Cannot boot version 3.8 on HP pavilion 422

2005-11-10 Thread Lionel Vidal
I tried to boot the new 3.8 version on a (rather old) PC,
a HP pavilion 422.fr.  I tried both to boot from cdrom38.fs
and floppy38.fs and the result is the same :

OpenBSD i386 BOOT 2.10
boot
booting fd0a:/bsd: 3263620
Entry point at 0x100120

 Lots of blue-background infos 
 CD-Rom, DVD-Rom, nvidia cards OK ...
 Keyboard OK (a logitech wireless) after a while ...

fdc0 at ISA port 0x3f0/6 Irq 6 drq 2
fd0 at fdc0 drive 0: 1.44MB 80 cyl, 2 head, 18 sec


... And then nothing... I waited for some time but the PC is frozen,
and the only thing to do is to unplug it.

Note that the hardware works well : on the 80Go HD, I have an old Win89SE
(10Go) and FreeBSD 5.4 (10Go) and I can boot both (my intend was to
dedicate that PC to OpenBSD).

Sorry to not give the whole log of messages, but I cannot copy them
except by writing them fast on paper. I could get some specific part
if required though.

Any ideas? (Sorry if I did wrong something obvious :-)

-- 

Lionel Vidal



Re: Cannot boot version 3.8 on HP pavilion 422

2005-11-10 Thread Lionel Vidal
Rogier Krieger [EMAIL PROTECTED] writes:
 Try attaching a serial console. See the FAQ [1] for more details. You
 will want to add a dmesg output to your report; it will make it easier
 for others to help you.

Unfortunately, I have none. But I miss the keyboard feel of my old
Digital VT220... well that is another story and now an old one :-)

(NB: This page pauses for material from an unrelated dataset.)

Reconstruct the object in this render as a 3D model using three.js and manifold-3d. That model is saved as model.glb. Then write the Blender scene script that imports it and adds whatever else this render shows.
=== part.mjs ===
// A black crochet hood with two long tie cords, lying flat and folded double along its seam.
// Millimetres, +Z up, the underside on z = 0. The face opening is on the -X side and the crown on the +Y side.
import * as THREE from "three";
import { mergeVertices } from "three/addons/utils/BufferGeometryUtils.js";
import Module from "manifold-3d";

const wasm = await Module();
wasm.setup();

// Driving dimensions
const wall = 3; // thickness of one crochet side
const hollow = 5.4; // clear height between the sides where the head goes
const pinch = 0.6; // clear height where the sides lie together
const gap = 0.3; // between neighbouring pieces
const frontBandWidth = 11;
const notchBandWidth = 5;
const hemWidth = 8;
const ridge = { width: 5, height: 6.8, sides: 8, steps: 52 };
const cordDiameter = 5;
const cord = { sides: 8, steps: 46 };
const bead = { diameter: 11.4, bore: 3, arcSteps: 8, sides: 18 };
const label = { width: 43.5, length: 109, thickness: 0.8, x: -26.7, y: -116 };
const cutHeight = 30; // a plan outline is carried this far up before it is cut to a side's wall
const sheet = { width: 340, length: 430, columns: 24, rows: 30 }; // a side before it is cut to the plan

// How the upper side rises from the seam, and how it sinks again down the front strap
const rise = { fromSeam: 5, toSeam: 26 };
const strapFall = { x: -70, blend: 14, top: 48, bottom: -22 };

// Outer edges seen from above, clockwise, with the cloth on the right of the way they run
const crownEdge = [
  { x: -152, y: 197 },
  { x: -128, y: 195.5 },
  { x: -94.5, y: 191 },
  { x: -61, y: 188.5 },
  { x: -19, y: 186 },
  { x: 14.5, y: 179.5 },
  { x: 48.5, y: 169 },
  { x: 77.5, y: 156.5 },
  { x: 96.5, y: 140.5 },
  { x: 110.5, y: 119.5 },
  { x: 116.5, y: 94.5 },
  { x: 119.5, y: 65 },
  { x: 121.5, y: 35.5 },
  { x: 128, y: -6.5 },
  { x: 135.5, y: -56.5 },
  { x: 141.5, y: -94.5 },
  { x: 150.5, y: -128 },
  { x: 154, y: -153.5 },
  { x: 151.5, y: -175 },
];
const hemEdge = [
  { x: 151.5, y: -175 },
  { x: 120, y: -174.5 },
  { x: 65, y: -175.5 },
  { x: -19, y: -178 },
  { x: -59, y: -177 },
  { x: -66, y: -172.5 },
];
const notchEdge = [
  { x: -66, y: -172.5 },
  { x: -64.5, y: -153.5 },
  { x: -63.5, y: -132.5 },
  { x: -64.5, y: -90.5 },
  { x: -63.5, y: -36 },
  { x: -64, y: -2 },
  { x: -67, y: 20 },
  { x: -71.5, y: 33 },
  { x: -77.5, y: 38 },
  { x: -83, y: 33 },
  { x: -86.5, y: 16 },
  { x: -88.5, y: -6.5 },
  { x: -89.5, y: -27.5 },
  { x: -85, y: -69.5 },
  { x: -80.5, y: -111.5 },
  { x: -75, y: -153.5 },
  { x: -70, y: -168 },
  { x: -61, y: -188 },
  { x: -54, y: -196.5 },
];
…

 Booting the kernel with verbose output to see which device (if any)
 gets in the way. You can then try disabling that particular device.
 I remember having similar symptoms, albeit on a different system than
 yours. Disabling ahc(4) did the trick for my particular case, although
 I don't know why it got in the way.

Thanks for the advice. I set the verbose option and found that indeed
also in my configuration, the probe on ahc make the PC freeze.
After disabling it, it works fine.
Now in the process of installing version 3.8!

Again, I thank you a lot!
Sorry for the trouble: I should have thought to try it.